Sustainability, it needs to be argued, ought to be a perennial concern. Moreover, sustainability is not just environmental sustainability, but also fiscal and moral sustainability. Our responsibility is to ensure that future generations – as well as people around the world today – are able to have viable and harmonious societies.

The Western world's longstanding prosperity is not based solely on good fortune and hard work. It has a moral foundation.

Private enterprise has an ethic of initiative, responsibility, self-forgetfulness, thrift, deferral of material comfort, loyalty and respect for workmanship. Without such virtues, enterprise would make little headway.

Capitalism more recently has relied on traits such as planned obsolescence, easy credit and rank personal ambition. Our narrow focus on ever-expanding prosperity has made it nearly impossible to make a public argument in favour of limits – moral, environmental and economic. Even the Green Party will not argue for limits to growth; it only says prosperity can and should be environmentally responsible.
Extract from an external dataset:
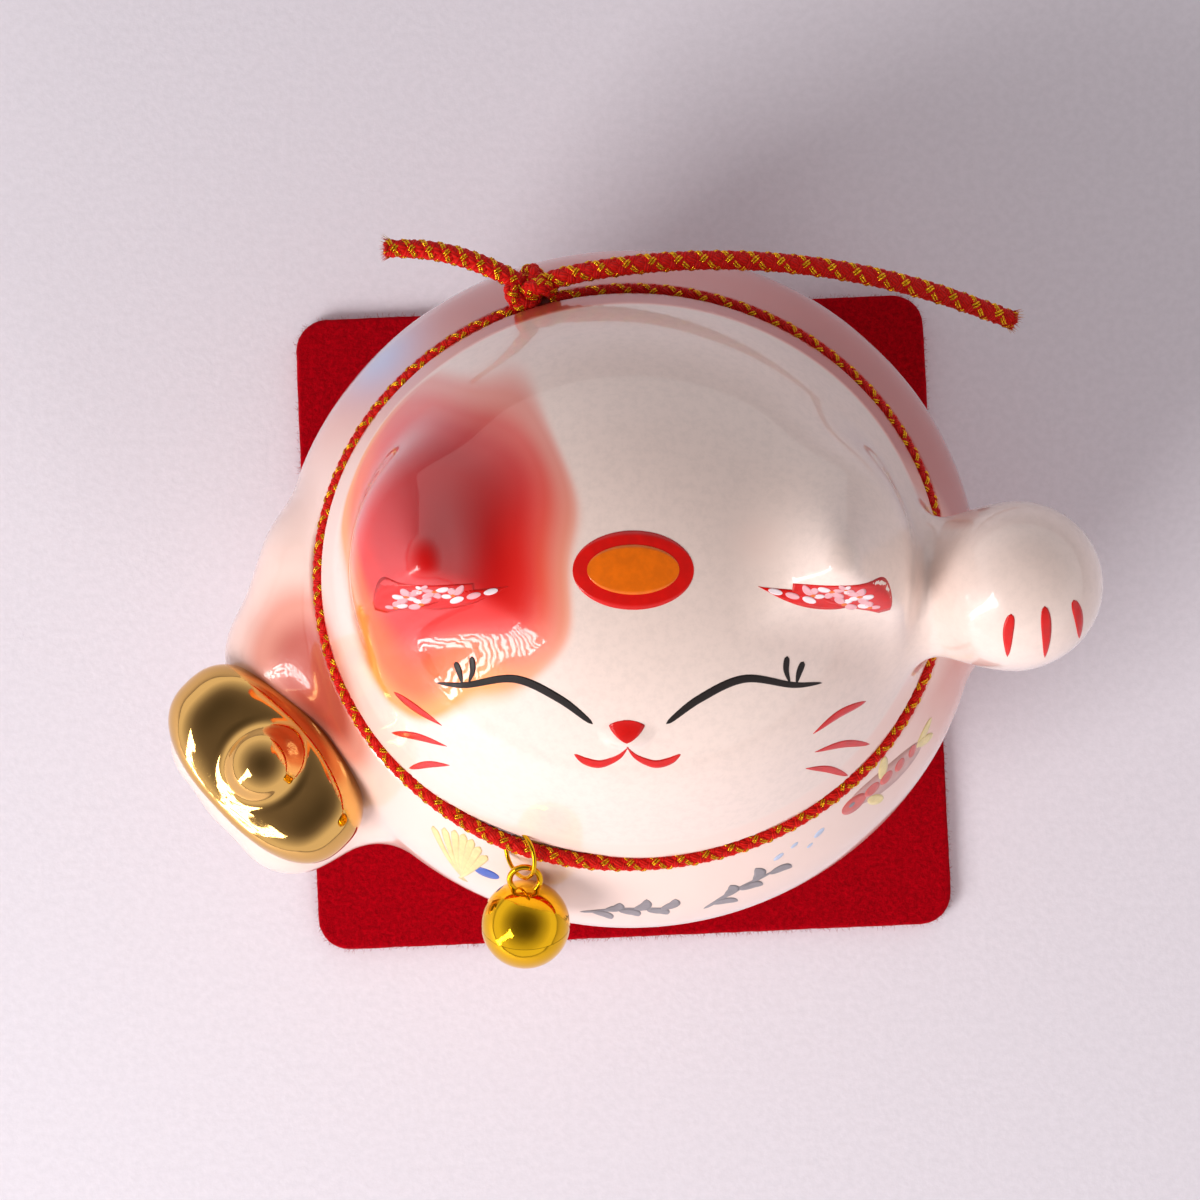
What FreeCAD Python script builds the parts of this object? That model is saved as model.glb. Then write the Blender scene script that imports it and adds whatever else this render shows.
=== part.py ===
"""Beckoning cat figurine: a hollow glazed ceramic cat with one paw raised and a gold ingot in
the other, a braided neck cord with a small round bell, and the square felt mat it stands on.

Millimetres. +Z is up, the cat faces -Y, and its raised paw is on +X. The origin is on the
surface that the mat lies on, straight below the middle of the cat.
"""

import math
import os

import FreeCAD
import Part

V = FreeCAD.Vector
UP = V(0, 0, 1)

# Felt mat
MAT_SIDE = 90.0
MAT_THICKNESS = 2.0
MAT_CORNER_R = 4.5
MAT_YAW_DEG = 2.5
MAT_SHIFT_X = -0.7
MAT_SHIFT_Y = -2.9

# Torso: two half ellipsoids that meet at the equator
TORSO_RX = 46.1
TORSO_RY = 44.6
TORSO_EQUATOR_Z = 36.0
TORSO_TOP_H = 32.0
TORSO_BOTTOM_H = 42.0

# Head: one ellipsoid, sunk into the torso
HEAD_RX = 37.0
HEAD_RY = 33.5
HEAD_RZ = 33.0
HEAD_Y = 0.6
HEAD_Z = 54.0

# Ceramic wall, foot ring and the hole that lets the air out in the kiln
WALL = 3.5
FLOOR = 4.0
FOOT_RECESS = 1.5
FOOT_RING_W = 4.5
VENT_R = 3.0

# Ears: a leaning cone whose front is cut flat
EAR_X = 22.4
EAR_Y = 0.6
EAR_BASE_R = 11.4
EAR_SINK = 6.5
EAR_TIP_R = 3.2
EAR_LENGTHWISE = 1.3
EAR_RISE = 8.6
EAR_LEAN_X = 1.6
EAR_FRONT_Y = -4.4
EAR_FRONT_TILT_DEG = 17.0

# Raised arm
PAW_R = 10.1
PAW_X = 46.8
PAW_Y = -1.4
PAW_Z = 71.0
ARM_R = 6.2
SHOULDER_Z = 40.0
WEB_HALF_W = 8.0
WEB_HALF_H = 5.0
WEB_DROP = 7.0
WEB_OVERLAP = 8.0

# Arm that holds the ingot, as a chain of round joints: (x, y, z, radius). The shoulder's height is
# counted down from the neck cord above it.
SHOULDER_X = -39.6
SHOULDER_Y = 2.0
SHOULDER_R = 8.3
SHOULDER_DROP = 11.5
HOLDING_ELBOW = (-43.5, -9.0, 39.5, 8.8)
HOLDING_WRIST = (-44.5, -16.0, 33.5, 8.2)
HAND_R = 7.8
HAND_REACH = 6.4
HAND_OUT = 2.7
HAND_HEEL = (-33.5, -26.0, 33.0, 6.6)

# Gold ingot: a boat with a round knob in the middle
INGOT_L = 29.4
INGOT_W = 17.0
INGOT_HALF_H = 7.75
INGOT_X = -46.9
INGOT_Y = -23.1
INGOT_YAW_DEG = -46.5
INGOT_SADDLE_R = 17.0
INGOT_SADDLE_DEPTH = 3.6
INGOT_KNOB_R = 4.6
INGOT_KNOB_RISE = 3.6
INGOT_SEAT = 4.0
HAND_Z = 33.0

# Tail, low on the back
TAIL_R = 6.0
TAIL_Z = 17.0
TAIL_X = 4.0
TAIL_PROUD = 3.4

# Neck cord
CORD_D = 2.2
CORD_LATITUDE_DEG = 36.25
CORD_LATITUDE_SIDES_DEG = -2.0
CORD_LATITUDE_BACK_DEG = -1.05
CORD_GAP = 0.3
CORD_POINTS = 48
KNOT_ANGLE_DEG = 161.5
KNOT_HALF_ANGLE_DEG = 3.0
KNOT_R = 3.5
KNOT_FLAT = 0.82
KNOT_OUT = 0.45
KNOT_DROP_DEG = 1.6
FREE_CORD_RUN = 0.45

# Jump ring, round the cord
BELL_ANGLE_DEG = 21.5
LIFT_PER_BELL_R = 0.2411
RISE_AT_BELL_DEG = 1.2
LIFT_HALF_ANGLE_DEG = 26.0
RING_R = 3.1
RING_WIRE_R = 0.28
RING_GAP_DEG = 7.0
RING_GAP_AT_DEG = 200.0
RING_TWIST_DEG = 41.5
RING_HANG = 1.0
RING_HOLD_DEG = 50.0

# Bell
BELL_R = 5.6
BELL_WALL = 0.4
BELL_SEAM = 0.05
BELL_DIP_DEG = 32.0
BELL_SLOT_W = 1.2
BELL_SLOT_HOLE_R = 1.1
BELL_SLOT_HALF = 3.6
LOOP_R = 1.9
LOOP_WIRE_R = 0.38
LOOP_OUT_PER_BELL_R = 0.1964
LOOP_SLACK = 0.3
LOOP_TURN_DEG = 20.0
PELLET_R = 1.5
PELLET_CLEAR = 0.3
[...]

Despite today's crisis, the notion of limits remains out of favour. Central bankers are still looking for ways to torque up the public's use of credit. Virtues such as thrift and self-denial are seen as a drag on economic recovery.

Conservatism is a sham. While some conservative parties will make a ritual bow to "family values" – and others no longer bother – the emphasis remains on minimizing economic regulation.

If we do not make sustainability a central goal, society will sooner or later become unsustainable. Many will be glad if the revelry can be sustained until their careers are over and their nest egg assured.

But the far-sighted citizen will say there are limits – moral limits, limits to natural resources and to the damage the planet can sustain, and limits to how much we can borrow against the future.

We can try to put off the day of reckoning. The better, more just approach is to say that we ought to abandon some of our endless desires. Today.